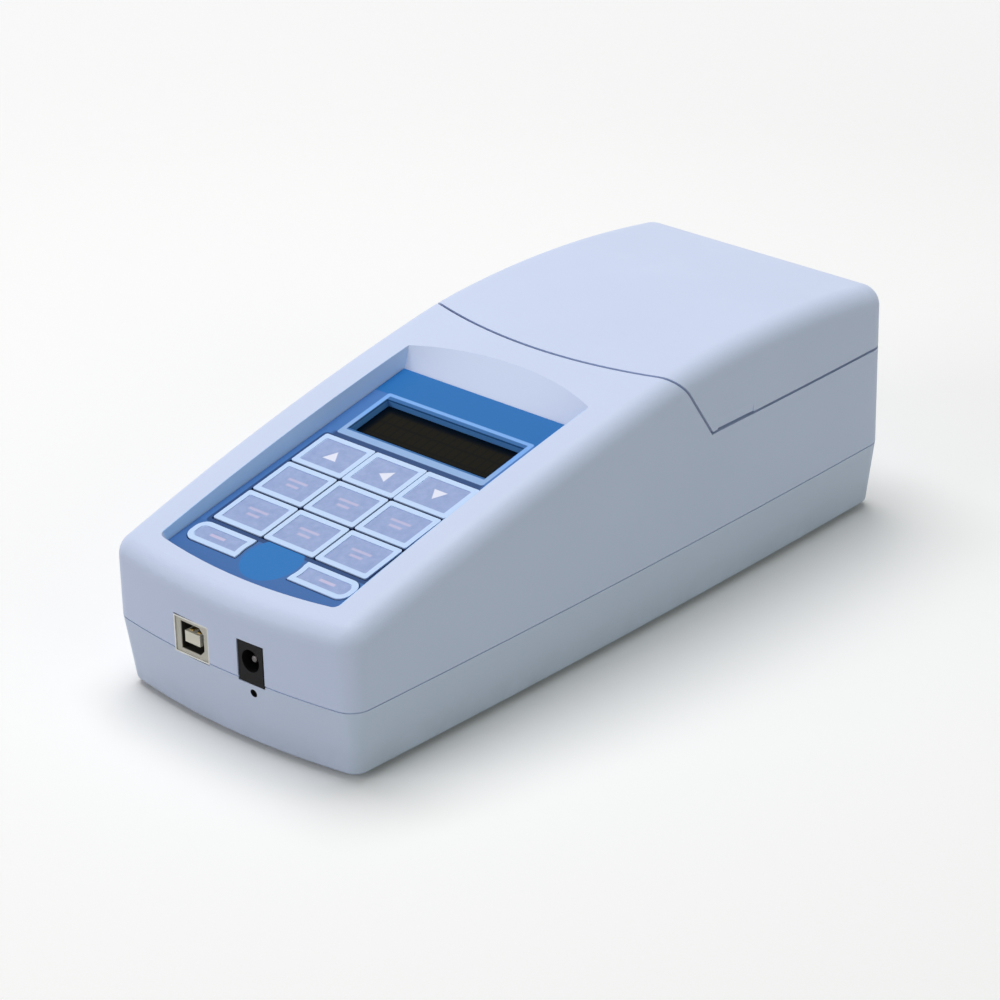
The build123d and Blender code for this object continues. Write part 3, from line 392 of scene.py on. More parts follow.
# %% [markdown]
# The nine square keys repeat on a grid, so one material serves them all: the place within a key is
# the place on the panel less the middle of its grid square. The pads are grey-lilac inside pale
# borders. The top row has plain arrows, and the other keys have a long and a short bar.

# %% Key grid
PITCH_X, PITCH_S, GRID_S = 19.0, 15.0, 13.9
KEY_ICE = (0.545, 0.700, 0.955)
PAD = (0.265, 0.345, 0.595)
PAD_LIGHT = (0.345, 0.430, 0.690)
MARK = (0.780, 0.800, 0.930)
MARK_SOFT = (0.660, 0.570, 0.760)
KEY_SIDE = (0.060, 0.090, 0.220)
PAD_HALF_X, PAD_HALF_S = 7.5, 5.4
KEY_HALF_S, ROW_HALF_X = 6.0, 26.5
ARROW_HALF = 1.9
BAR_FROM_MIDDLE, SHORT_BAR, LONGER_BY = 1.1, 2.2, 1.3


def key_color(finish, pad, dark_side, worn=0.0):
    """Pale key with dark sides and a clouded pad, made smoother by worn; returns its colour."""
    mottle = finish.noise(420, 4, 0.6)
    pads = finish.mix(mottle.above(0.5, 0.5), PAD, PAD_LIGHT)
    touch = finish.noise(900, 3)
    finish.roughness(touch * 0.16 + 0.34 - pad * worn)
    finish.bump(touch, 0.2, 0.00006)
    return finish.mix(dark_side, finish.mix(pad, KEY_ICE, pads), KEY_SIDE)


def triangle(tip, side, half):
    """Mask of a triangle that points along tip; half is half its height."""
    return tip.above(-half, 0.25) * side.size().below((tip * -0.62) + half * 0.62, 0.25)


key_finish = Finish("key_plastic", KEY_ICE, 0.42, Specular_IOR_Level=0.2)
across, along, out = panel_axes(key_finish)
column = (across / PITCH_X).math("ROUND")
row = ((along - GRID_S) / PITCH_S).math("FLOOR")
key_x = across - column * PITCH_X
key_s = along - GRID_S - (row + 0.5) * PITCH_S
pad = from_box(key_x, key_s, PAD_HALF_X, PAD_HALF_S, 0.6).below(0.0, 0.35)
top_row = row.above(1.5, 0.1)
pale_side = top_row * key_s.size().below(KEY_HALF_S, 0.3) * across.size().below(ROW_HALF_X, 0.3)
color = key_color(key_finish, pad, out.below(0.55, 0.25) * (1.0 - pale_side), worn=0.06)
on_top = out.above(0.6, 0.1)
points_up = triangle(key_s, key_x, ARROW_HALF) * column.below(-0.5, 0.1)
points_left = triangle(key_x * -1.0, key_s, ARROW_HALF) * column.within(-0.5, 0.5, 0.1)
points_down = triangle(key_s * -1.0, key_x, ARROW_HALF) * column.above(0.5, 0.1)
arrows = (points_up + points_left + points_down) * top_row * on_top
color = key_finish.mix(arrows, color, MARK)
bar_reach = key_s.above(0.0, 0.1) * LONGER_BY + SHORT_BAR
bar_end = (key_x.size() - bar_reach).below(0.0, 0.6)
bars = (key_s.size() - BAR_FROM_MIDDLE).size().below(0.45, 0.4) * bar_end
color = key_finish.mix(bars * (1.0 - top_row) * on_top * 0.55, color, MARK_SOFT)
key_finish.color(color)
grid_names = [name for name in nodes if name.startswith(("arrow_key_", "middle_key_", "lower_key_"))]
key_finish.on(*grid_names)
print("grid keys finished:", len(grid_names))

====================

Goal
Emit, unaltered, the lines from the top of the listing down through the line that holds "# borders. The"; emit nothing else.

Answer in full
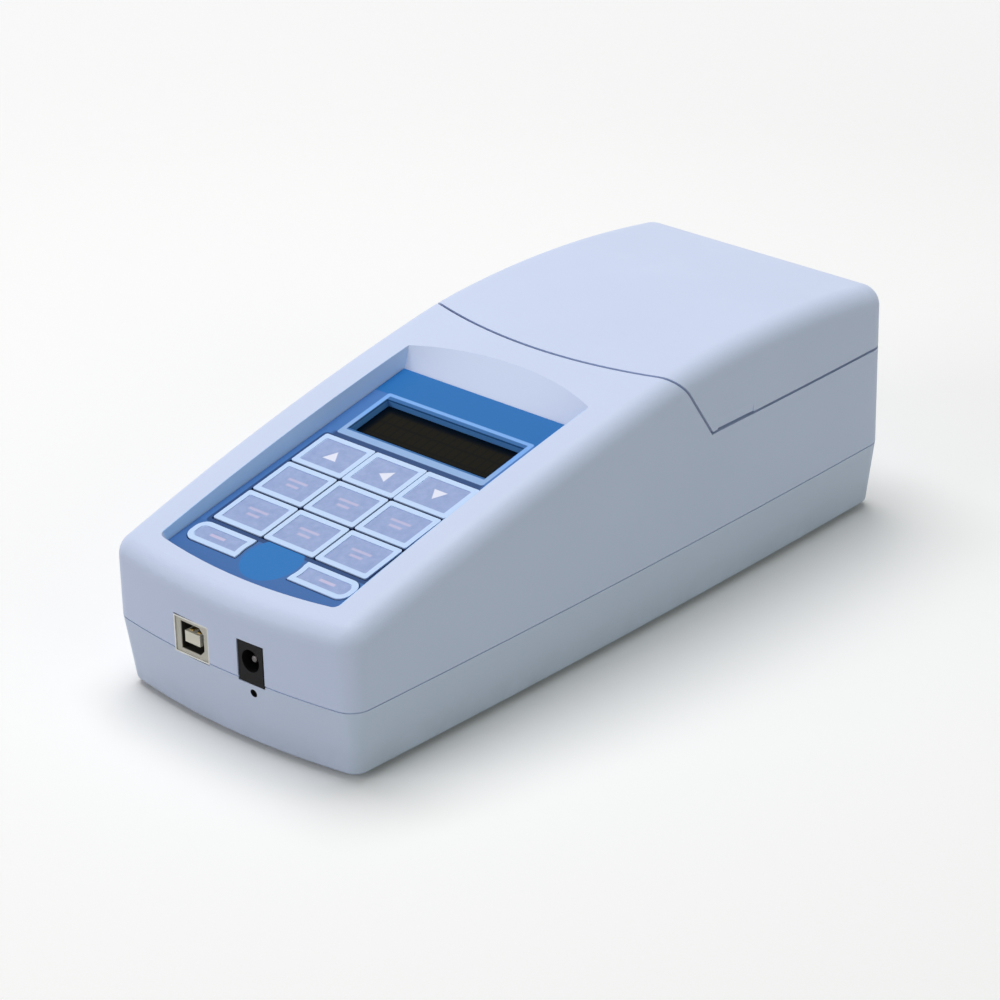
The build123d and Blender code for this object continues. Write part 3, from line 392 of scene.py on. More parts follow.
# %% [markdown]
# The nine square keys repeat on a grid, so one material serves them all: the place within a key is
# the place on the panel less the middle of its grid square. The pads are grey-lilac inside pale
# borders. The top row has plain arrows, and the other keys have a long and a short bar.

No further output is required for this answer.